Our scriptures suggest that physical separation is not the right solution to resolve our attachments. The correct solution is mental separation or inner freedom, which is otherwise known as detachment, and which has to be practiced with the spirit of renunciation. As the Bhagavadgita declares, true renunciation means, you should be detached from the things of the world and renounce the desire for the fruit of your actions, along with ownership and mental dependence.

Attachments are persistent problems which require persistent actions to overcome. The battle has to be won mainly in the mind rather than in the world. The reason is you cannot completely be separate from the world, just as you cannot always close your eyes and pray. Whether you want it or not, the world imposes itself upon you, and in unguarded moments it invades your mind also and settles there, while you may still remain engaged with the world and abide by its laws, norms and tradition.

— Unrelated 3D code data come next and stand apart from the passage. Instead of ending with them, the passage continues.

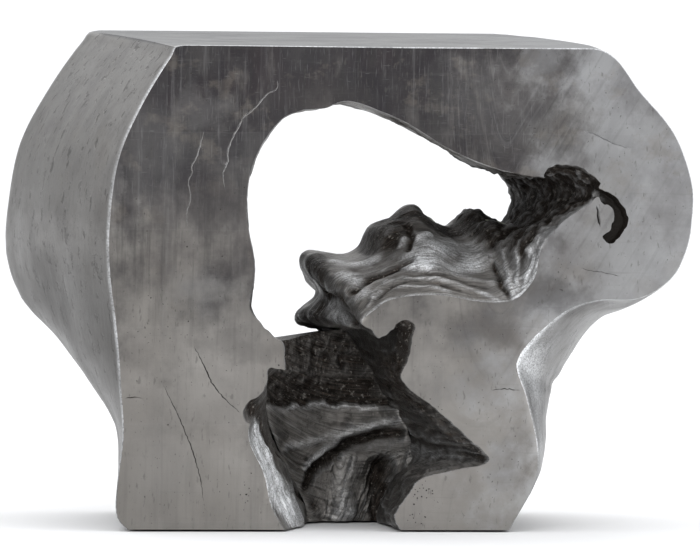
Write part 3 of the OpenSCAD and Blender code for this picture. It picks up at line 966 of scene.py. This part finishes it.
def brushing(m):
    """Brush strokes, upright on the left and leaning on the right."""
    lean = m.times(m.z, m.span(m.x, 0.03, 0.11, 0.0, -0.6))
    leaning = m.join(m.plus(m.x, lean), m.y, m.z)
    m.stroke = m.noise(60, 4, 0.6, at=leaning, stretch=(3.2, 3.2, 0.16))
    bands = m.noise(34, 4, 0.62, at=leaning, stretch=(1.0, 1.0, 0.32))
    brushed = m.times(m.plus(0.18, m.times(m.height, 0.82)), m.rest(m.times(m.lighter, 0.75)),
                      m.span(m.flat_face, 0.0, 1.0, 0.35, 1.0))
    for marks, low, high, most, colour in ((bands, 0.52, 0.36, 0.50, DARK_BRUSHING),
                                           (bands, 0.54, 0.68, 0.20, PALE_BRUSHING),
                                           (m.stroke, 0.54, 0.72, 0.11, grey(0.42)),
                                           (m.stroke, 0.48, 0.32, 0.5, grey(0.04, 0.02))):
        m.coat(m.times(m.span(marks, low, high, 0.0, most), brushed), colour)
    sweep = m.noise(60, 3, 0.6, stretch=(0.14, 1.0, 3.0))
    m.coat(m.span(sweep, 0.58, 0.74, 0.0, 0.18), grey(0.12, 0.03))


def scratches(m):
    """Fine pale scratches, upright and level."""
    upright = m.noise(640, 2, 0.5, stretch=(1.0, 1.0, 0.10))
    across = m.noise(700, 2, 0.5, stretch=(0.16, 1.0, 1.0))
    scratch = m.span(m.most(upright, m.minus(across, 0.04)), 0.58, 0.72)
    m.coat(m.times(scratch, m.times(m.height, 0.11)), grey(0.40))


def squares(m):
    """A tone of its own for each square of leaf, and the thin joints between them."""
    square = m.vector("SUBTRACT", m.stirred(26, 2, 0.5, 0.004), LEAF_START)
    square = m.vector("DIVIDE", square, (LEAF_PITCH,) * 3)
    cell = m.add("ShaderNodeTexWhiteNoise", noise_dimensions="3D")
    m.give(cell.inputs["Vector"], m.vector("FLOOR", square))
    line = 0.0
    for part, side in zip(m.split(m.vector("FRACTION", square)), m.facing):
        joint = m.span(m.math("ABSOLUTE", m.minus(part, 0.5)), 0.489, 0.4985)
        line = m.most(line, m.times(joint, m.span(side, 0.75, 0.6)))
    m.coat(m.span(cell.outputs["Value"], 0.0, 1.0, 0.0, 0.10), grey(0.16, 0.01))
    m.coat(m.times(line, 0.03), grey(0.42))


def sides_and_top(m):
    """The left side painted darker low down and lighter higher up, the top painted dark as a dim
    reflection, and the hollow flank on the right painted dark as shade.
    """
    # painted shade low on the left side and painted light higher up, by which way the surface faces
    leftward = m.span(m.vector("DOT_PRODUCT", m.normal, (-1, 0, 0)), 0.35, 0.75)
    low = m.span(m.z, 0.36, 0.20)
    m.coat(m.times(leftward, low, 0.84), grey(0.05, 0.03))
    m.coat(m.times(leftward, m.minus(0.25, m.times(low, 0.25))), grey(0.42))
    # the top painted dark as a reflection of dim surroundings
    m.upper = m.times(m.span(m.z, 0.4465, 0.4495), m.rest(m.flat_face))
    m.coat(m.times(m.upper, 0.88), grey(0.075, -0.03))
    # painted shade on the flank that faces right and down, under the overhang
    flank = m.span(m.vector("DOT_PRODUCT", m.normal, (1, 0, -0.5)), 0.30, 0.70)
    flank = m.times(flank, m.span(m.z, 0.250, 0.215), m.span(m.mottle, 0.35, 0.60, 0.62, 0.92))
    m.coat(flank, grey(0.085, 0.04))


def patches(m):
    """The larger dark and rubbed patches of PATCHES, with drifting edges."""
    stirred = m.stirred(30, 5, 0.65, 0.06)
    gathered = cleared = 0.0
    for x, z, wide, high, amount in PATCHES:
        gap = m.vector("SUBTRACT", stirred, ((x - DATUM_X) * MM, 0, z * MM))
        gap = m.vector("LENGTH", m.vector("MULTIPLY", gap, (1 / wide / MM, 0, 1 / high / MM)))
        spot = m.span(gap, 1.25, 0.25, 0.0, abs(amount))
        if amount < 0:
            gathered = m.most(gathered, spot)
        else:
            cleared = m.most(cleared, spot)
    m.coat(m.times(gathered, m.flat_face), GATHERED)
    m.coat(m.times(cleared, m.flat_face), grey(0.33, 0.02))


def dents(m):
    """Small dark dents and smears on the sides, and flecks and pores everywhere."""
    turned = m.rest(m.most(m.flat_face, m.span(m.facing[2], 0.7, 0.9)))
    gash = m.noise(105, 4, 0.6, stretch=(1.0, 1.0, 0.5))
    m.gash = m.times(m.span(gash, 0.58, 0.65), turned)
    m.coat(m.times(m.gash, m.minus(0.56, m.times(m.lighter, 0.34))), grey(0.06, 0.05))
    smear = m.span(m.noise(17, 5, 0.65), 0.50, 0.64, 0.0, 0.24)
    m.coat(m.times(smear, turned), grey(0.10, 0.06))
    flecks = m.noise(260, 3, 0.5, stretch=(1, 1, 0.35))
    m.coat(m.span(flecks, 0.62, 0.70, 0.0, 0.45), grey(0.09, 0.05))
    m.coat(m.span(m.noise(420, 1, 0.5), 0.72, 0.76, 0.0, 0.7), grey(0.05, 0.05))


def glazing(m):
    """Dark glaze on the eroded walls, laid on heaviest where shade falls so that it also paints that
    shade, painted glints on the fibres, and crests and cut edges made bright: partly rubbed leaf,
    partly painted highlights.
    """
    thread_at = m.join(m.times(m.attribute("along"), 0.045), m.times(m.attribute("across"), 0.62))
    m.thread = m.noise(1.0, 4, 0.62, at=thread_at)
    m.coat(m.times(m.fibre, m.span(m.thread, 0.56, 0.36, 0.0, 0.55)), grey(0.05, 0.05))
    # the colour of the glaze, which also stands for painted shade
    glaze = m.mix(m.times(m.span(m.thread, 0.42, 0.70), m.fibre), GLAZE_AND_SHADE, PALE_GLAZE_AND_SHADE)
    glint = m.span(m.noise(300, 3, 0.6), 0.58, 0.68, 0.0, 0.9)
    glaze = m.mix(m.times(glint, m.fibre), glaze, GLINT)
    mist = m.span(m.noise(170, 4, 0.7), 0.30, 0.62, 1.20, 0.85)
    # where the glaze and the painted shade lie
    m.soak = m.math("MULTIPLY", m.dark, mist, clamp=True)
    speckle = m.span(m.noise(620, 3, 0.6, stretch=(1, 0.5, 1)), 0.34, 0.62, 0.35, 1.0)
    cloth = m.noise(26, 4, 0.6, stretch=(1, 1, 0.6))
    furrow = m.times(m.fibre, m.span(m.thread, 0.56, 0.36, 0.0, 0.7))
    speckle = m.times(speckle, m.span(cloth, 0.36, 0.58, 0.4, 1.0), m.rest(furrow))
    # crests and cut edges painted bright: partly rubbed leaf, partly painted highlight
    rubbed = m.math("MULTIPLY", m.shine, speckle, clamp=True)
    m.coat(m.times(rubbed, 0.95), grey(0.92, -0.015))
    m.coat(m.soak, glaze)


def sheen(m):
    """Colour, metal and roughness: duller where the glaze and painted shade lie, and on the top that is
    painted dark.
    """
    dull = m.most(m.times(m.soak, 0.75), m.times(m.upper, 0.55))
    metal = m.times(m.rest(dull), m.minus(0.80, m.times(m.fibre, 0.35)))
    rough = m.plus(m.span(m.mottle, 0.3, 0.7, 0.33, 0.46), m.times(m.soak, 0.16))
    rough = m.plus(rough, m.times(m.worn, 0.05))
    m.set(Base_Color=m.tone, Metallic=metal, Roughness=rough, Specular_IOR_Level=0.2)


def fine_relief(m):
    """Strokes, dents and threads too fine for the mesh."""
    bumps = m.plus(m.times(m.stroke, 0.25), m.times(m.mottle, 0.8))
    bumps = m.minus(bumps, m.times(m.gash, 0.5))
    grain = m.times(m.noise(210, 5, 0.7), m.span(m.dark, 0.1, 0.8, 0.10, 1.8))
    bumps = m.plus(m.plus(bumps, grain), m.times(m.thread, m.fibre, 1.5))
    m.bump(bumps, 0.0009)


def leaf_material():
    """Silver leaf in overlapping squares, brushed and mottled, over a dark glaze, with painted light
    and shade in places.
    """
    m = Shader("silver_leaf")
    m.dark, m.shine, m.fibre = (m.attribute(k) for k in ("dark", "shine", "fibre"))
    m.x, m.y, m.z = m.split(m.object)
    m.facing = m.split(m.vector("ABSOLUTE", m.normal))
    m.flat_face = m.span(m.facing[1], 0.6, 0.9)
    m.height = m.span(m.z, 0.10, 0.40)
    m.mottle = m.noise(13, 6, 0.62)
    m.drift = m.times(m.minus(m.noise(15, 6, 0.62), 0.5), 0.42)
    m.lighter = m.span(m.plus(m.x, m.drift), 0.065, 0.205)
    for layer in (bare_leaf, patina, brushing, scratches, squares, sides_and_top, patches, dents,
                  glazing, sheen, fine_relief):
        layer(m)
    return m.material


def plywood_material():
    """Birch plywood with its plies showing as level bands."""
    m = Shader("plywood")
    grain = m.noise(22, 6, 0.6, stretch=(0.3, 6, 6))
    rings = m.add("ShaderNodeTexWave", bands_direction="Z")
    m.give(rings.inputs["Vector"], m.object)
    rings.inputs["Scale"].default_value = 95.0
    rings.inputs["Distortion"].default_value = 0.6
    m.tone = m.mix(grain, (0.50, 0.35, 0.19, 1), (0.68, 0.53, 0.33, 1))
    m.coat(m.times(rings.outputs["Fac"], 0.30), (0.33, 0.21, 0.11, 1))
    m.set(Base_Color=m.tone, Roughness=m.span(grain, 0.3, 0.7, 0.55, 0.7))
    m.bump(grain, 0.0004)
    return m.material


def laminate_material():
    """Translucent greenish glass-fibre laminate with a slanting weave."""
    m = Shader("laminate")
    weave = m.add("ShaderNodeTexWave", bands_direction="DIAGONAL")
    m.give(weave.inputs["Vector"], m.object)
    weave.inputs["Scale"].default_value = 160.0
    blotch = m.noise(30, 4)
    m.tone = m.mix(blotch, (0.30, 0.32, 0.22, 1), (0.52, 0.53, 0.42, 1))
    m.coat(m.times(weave.outputs["Fac"], 0.35), (0.66, 0.67, 0.60, 1))
    m.set(Base_Color=m.tone, Roughness=m.span(blotch, 0.3, 0.7, 0.3, 0.5))
    m.bump(weave.outputs["Fac"], 0.0003)
    return m.material


def board_material():
    """Black-faced board."""
    m = Shader("base_board")
    specks = m.noise(500, 2)
    tone = m.mix(m.span(specks, 0.45, 0.7), (0.010, 0.010, 0.011, 1), (0.035, 0.035, 0.037, 1))
    m.set(Base_Color=tone, Roughness=m.span(specks, 0.3, 0.7, 0.55, 0.75))
    m.bump(specks, 0.0002)
    return m.material


def steel_material():
    """Zinc-plated steel of the inserts, stems and screws."""
    m = Shader("zinc_steel")
    frost = m.noise(700, 3)
    tone = m.mix(frost, (0.50, 0.51, 0.53, 1), (0.66, 0.67, 0.68, 1))
    m.set(Base_Color=tone, Metallic=0.95, Roughness=m.span(frost, 0.3, 0.7, 0.25, 0.42))
    m.bump(frost, 0.0001)
    return m.material


def nylon_material():
    """Black nylon of the glide pads."""
    m = Shader("nylon")
    grain = m.noise(900, 2)
    tone = m.mix(grain, (0.014, 0.014, 0.015, 1), (0.030, 0.030, 0.032, 1))
    m.set(Base_Color=tone, Roughness=m.span(grain, 0.3, 0.7, 0.40, 0.55))
    m.bump(grain, 0.00015)
    return m.material


def floor_material():
    """Nearly white floor."""
    m = Shader("pale_floor")
    tone = m.mix(m.noise(3, 2), grey(0.86), grey(0.98 * 0.86))
    m.set(Base_Color=tone, Roughness=0.8)
    return m.material


leaf = leaf_material()
finishes = {"plywood": plywood_material(), "laminate": laminate_material(),
            "base_board": board_material(), "zinc_steel": steel_material(),
            "nylon": nylon_material(), "silver_leaf": leaf, "dark_leaf": leaf}
for part in frame["record"]["subparts"]:
    node = frame["nodes"][part["node"]]
    node.data.materials.clear()
    node.data.materials.append(finishes[part["material_slot"]])

# ---------------------------------------------------------------- pieces
STEP = 1.5    # row spacing of the eroded walls, mm
pieces = (("front_shell", "silver_leaf", shell("front_shell_leafed", 0, STEP)),
          ("rear_shell", "silver_leaf", shell("rear_shell_leafed", 1, STEP * 1.4)),
          ("recess_wall", "dark_leaf", recess_wall()))
for node, finish, piece in pieces:
    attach(piece, "root")
    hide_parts(node)

# ---------------------------------------------------------------- floor, light and camera
FLOOR_SIZE = 60                     # metres
bpy.ops.mesh.primitive_plane_add(size=FLOOR_SIZE)
floor = bpy.context.object
floor.name = "floor"
floor.data.materials.append(floor_material())

HORIZON_LIGHT, OVERHEAD_LIGHT = 0.42, 1.7       # strength of the surroundings


def studio_world():
    """Plain soft surroundings: bright overhead, dimmer round the horizon."""
    world = bpy.data.worlds.new("studio")
    world.use_nodes = True
    nodes, links = world.node_tree.nodes, world.node_tree.links
    part = nodes.new("ShaderNodeSeparateXYZ")
    links.new(nodes.new("ShaderNodeTexCoord").outputs["Generated"], part.inputs[0])
    rise = nodes.new("ShaderNodeMapRange")
    rise.interpolation_type = "SMOOTHSTEP"
    links.new(part.outputs["Z"], rise.inputs[0])
    for k, value in enumerate((0.05, 0.9, HORIZON_LIGHT, OVERHEAD_LIGHT)):
        rise.inputs[k + 1].default_value = value
    background = nodes["Background"]
    background.inputs["Color"].default_value = (0.97, 0.98, 1.0, 1)
    links.new(rise.outputs[0], background.inputs["Strength"])
    bpy.context.scene.world = world


studio_world()
bpy.context.scene.view_settings.view_transform = "Standard"


def softbox(name, position, target, size, power):
    """A rectangular lamp at position, aimed at target."""
    light = bpy.data.lights.new(name, "AREA")
    light.shape = "RECTANGLE"
    light.size, light.size_y = size
    light.energy = power
    lamp = bpy.data.objects.new(name, light)
    lamp.location = position
    aim = Vector(target) - Vector(position)
    lamp.rotation_euler = aim.to_track_quat("-Z", "Y").to_euler()
    bpy.context.scene.collection.objects.link(lamp)


softbox("key", (-1.3, -2.6, 1.2), (0, 0, 0.2), (1.6, 1.2), 22)
softbox("fill", (2.4, -1.6, 0.8), (0, 0, 0.2), (1.2, 1.4), 12)
softbox("back", (0.5, 2.6, 2.0), (0, 0, 0.3), (2.0, 1.2), 16)

# The photo's view: from the left of the front, from a little above, with a slight roll.
TURN, TILT, ROLL = (math.radians(a) for a in (15.7, 3.0, 1.1))
TARGET = Vector((-0.002, 0.0, 0.2253))
DISTANCE = 23.85                    # far back, as the photo shows hardly any perspective
FRAME_WIDTH = 0.6512                # metres across the picture at the target
right = Vector((math.cos(TURN), -math.sin(TURN), 0))
up = Vector((math.sin(TURN) * math.sin(TILT), math.cos(TURN) * math.sin(TILT), math.cos(TILT)))
ahead = up.cross(right)
across = math.cos(ROLL) * right + math.sin(ROLL) * up
above = -math.sin(ROLL) * right + math.cos(ROLL) * up
lens = bpy.data.cameras.new("photo_angle")
lens.sensor_width = 36
lens.lens = lens.sensor_width * DISTANCE / FRAME_WIDTH
lens.clip_end = 100
camera = bpy.data.objects.new("photo_angle", lens)
turned = Matrix((across, above, -ahead)).transposed()
camera.matrix_world = Matrix.Translation(TARGET - ahead * DISTANCE) @ turned.to_4x4()
bpy.context.scene.collection.objects.link(camera)
bpy.context.scene.camera = camera
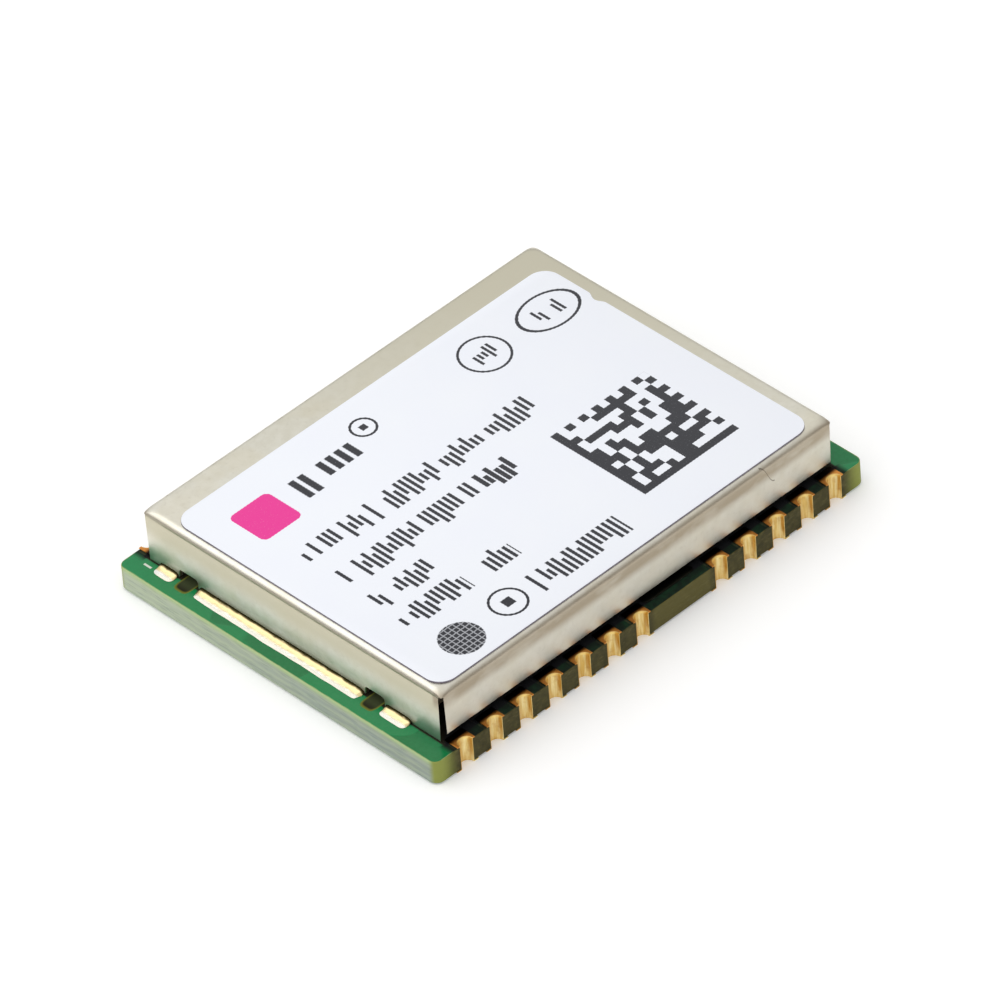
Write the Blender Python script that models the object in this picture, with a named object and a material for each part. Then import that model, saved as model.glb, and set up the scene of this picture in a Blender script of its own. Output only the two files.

Therefore, aim for mental freedom rather than trying to escape from the world or becoming a recluse. Practicing mental freedom is easier than practicing institutional Sannyasa. It will also help you in your inner transformation and overcoming the obstacles. Become free by overcoming your mental dependence upon people and things. Be like a free-spirited wanderer, the ancient sramana or the medieval dervish, without having to circumnavigate the world and without corrupting your mind or body.

When your mind is free, you are free. You will make your choices without judgment, fear, guilt, anger or aggression. You will be the same, whether you are in a palace, in a prison, in the company of people or in a deep cave. It is this attitude of freedom which Ashtavakra suggested Janaka to cultivate. When attachments are dissolved, one becomes stable-minded (dheera), radiating qualities such as fearlessness, indifference, detachment, sameness, equanimity, self-control, inner purity, deepened awareness, universal vision, expansive mind and egolessness.